36He told them this parable: "No one tears a patch from a new garment and sews it on an old one. If he does, he will have torn the new garment, and the patch from the new will not match the old. 37And no one pours new wine into old wineskins. If he does, the new wine will burst the skins, the wine will run out and the wineskins will be ruined. 38No, new wine must be poured into new wineskins. 39And no one after drinking old wine wants the new, for he says, 'The old is better.' "

I will be the first to tell you I have never understood this passage. It's one of those that I make a mental note to return to and never get back to. But I am so very thankful that the Lord equipped our small group leader to make this passage oh so clear. And this is basically what I understood:

Jesus calls us to a new relationship. Fasting was a spiritual discipline that was used typically in times that were not celebratory, but Jesus was calling His disciples to celebrate with Him, the bridegroom, while He was on earth. That part was always easy to understand...it's the wineskins and garments deal that was like a different language.

So I apologize if my explanation is poor, but here goes: Taking a piece from an new garment and using it to mend an old garment ruins both garments, because the new is left with a hole, and new piece will shrink when washed, thus tearing away from the "mended" garment. They're both ruined.

A wineskin stretches as the new wine ferments.
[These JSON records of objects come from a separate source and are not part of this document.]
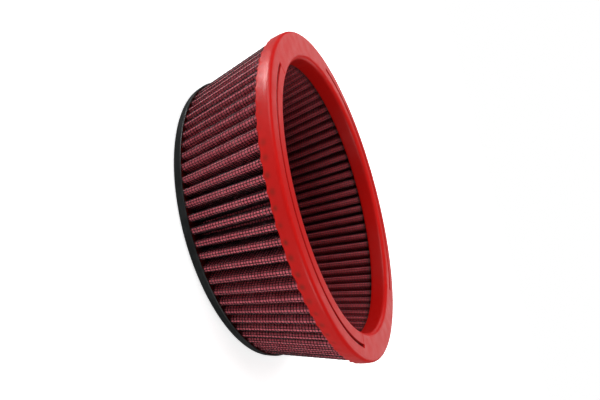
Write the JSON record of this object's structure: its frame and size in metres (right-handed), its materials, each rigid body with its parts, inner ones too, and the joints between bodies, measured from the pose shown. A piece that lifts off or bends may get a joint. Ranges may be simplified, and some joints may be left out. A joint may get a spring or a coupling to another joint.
{
  "type": "motorcycle air filter",
  "caption": "Conical pleated oiled-gauze air filter with a soft moulded sealing flange at the open end and a shallow pressed end cap.",
  "frame": {"origin": "centre of the end cap's flat underside, at the middle of the lowest plane", "axes": "+Z along the filter's axis from the end cap to the sealing face; +X is any radius, the grooves in the face lie towards -Y and +Y"},
  "size_m": [0.18, 0.18, 0.0575],
  "materials": {
    "flange_polyurethane": "soft satin moulded polyurethane",
    "screen_wire": "dark coated fine wire cloth",
    "oiled_gauze": "oiled cotton gauze",
    "seam_adhesive": "cured adhesive strip",
    "cap_black": "satin black coating",
    "potting_polyurethane": "poured polyurethane"
  },
  "bodies": {
    "root": {"sealing_flange": "flange_polyurethane", "outer_screen": "screen_wire", "gauze_ply_1": "oiled_gauze", "gauze_ply_2": "oiled_gauze", "gauze_ply_3": "oiled_gauze", "gauze_ply_4": "oiled_gauze", "inner_screen": "screen_wire", "seam_strip": "seam_adhesive", "end_cap": "cap_black", "cap_potting": "potting_polyurethane"}
  },
  "joints": []
}
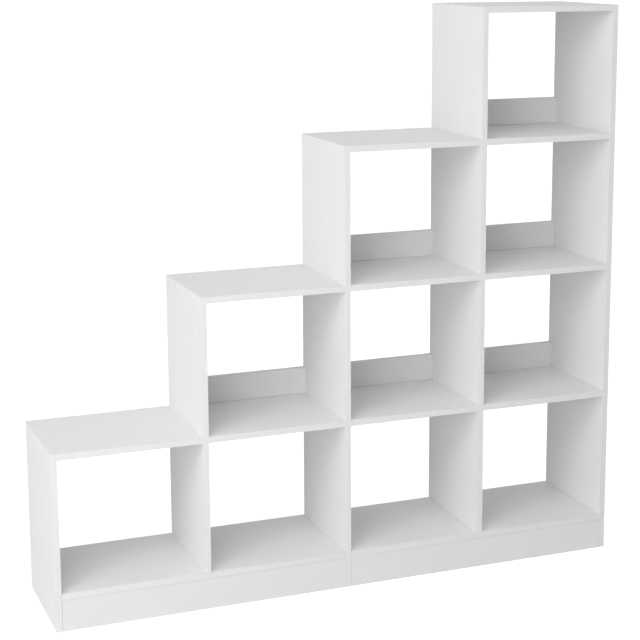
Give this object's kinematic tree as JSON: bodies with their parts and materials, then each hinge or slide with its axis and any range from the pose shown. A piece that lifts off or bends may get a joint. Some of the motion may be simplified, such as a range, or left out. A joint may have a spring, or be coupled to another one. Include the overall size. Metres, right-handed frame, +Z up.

Putting new wine into a well-stretched wineskin will burst the skin. So it ruins the wineskin and the new wine.

Okay, got it. But how does that apply to me?

I think this passage is about leaving that old life and Jesus bringing new life to restore our relationship with God.
But also, He's concerned with the day to day.

There are old systems in my life that need changing. Just like the Pharisees had a very rigid, legalistic way of doing things, I have a set way of going about life. But I desire a new, full way of life. The things is, I go about it by just wishing that my life would change and that it would change while I maintain the status quo. And I don't want to say, "The old is better," like the Pharisees would say. I can't do the old things and have the new life.

There are so many areas in my life where this applies:
I can't continue speaking to my students the same way and expect their behavior to change.
I can't continue to leave my clothes out and expect an organized closet.
I can't continue my old ways of interacting with my husband and expect our relationship to be different.
I can't continue to skim over Bible passages and spend 5 minutes in prayer and expect my relationship with the Lord to grow.

I know this list could go on and on...and believe me, this day has been full of those areas. But it's also been a full day. My relationship with my students today was wonderful. My teaching was engaging. Joel and I had great conversation while walking at the lake.

Change is possible...but I know that I need to make room for the new thing that the Holy Spirit is doing.

Saturday, September 05, 2009

For Erin

"Isn't it splendid to think of all the things there are to find out about? It just makes me feel glad to be alive--it's such an interesting world. It wouldn't be half so interesting if we know all about everything, would it? There'd be no scope for imagination then, would there?"
-Anne of Green Gables

Wednesday, September 02, 2009

2nd week update

It's the second week of school, and I'll bet you can tell that I've been so very busy.

I really love my new class...they are extremely chatty, but very cute. I think I'm remembering why I wanted to be a teacher in the first place! It's embarrassing to say, but after last year, I really thought I had made a mistake. But I knew that the Lord had called me to this. But this year, a few things have changed. Here goes a list:
-We have a new member of our team, and she's awesome, and I feel like I'm learning so much from her!
-I have been taking time each morning before the day starts to pray and journal about a short verse. And starting the day off like this has really set my heart at peace. I am so prone to running into my room anxiously and trying to do everything at once. But now, knowing that I've tried to carve out 10 minutes to sit quietly with the Lord, I've found myself planning ahead more. I make those extra copies or write out that morning work the day before, so that I don't have to do anything when I come in in the morning.
-We are changing the way we do so many things this year. As a team, we're collaborating A LOT. It's exciting to be brainstorming like crazy, trying to find the strategies that will help us become better teachers and our students to become better learners.
-Although I have 24 students (4 more than last year) my classroom set up seems more open. This is VERY important to my general sense of peace when I walk in my door in the morning. Things seem so much calmer.
-The students I have are diverse in backgrounds.
-They are all very social. This is good because we have great conversations, but it's also a tad bit annoying because they LOVE to talk...all the time....without stopping....eek! While I can tell chattiness and off-task behavior will be an issue this year, that's not really that different from any other third grade classroom! And I'm thankful that my students aren't hugely defiant like last year. That is a breath of fresh air.



Currently, I'm trying to think of songs to use during transition times so that my kids are at least all singing the same thing rather than talking about a million things at once. I just don't want to have songs that drive me crazy because while my kids are young, they're not preschoolers! I was thinking of using some earlier Beatles songs, like Penny Lane maybe, and a James Taylor song or two. Any ideas?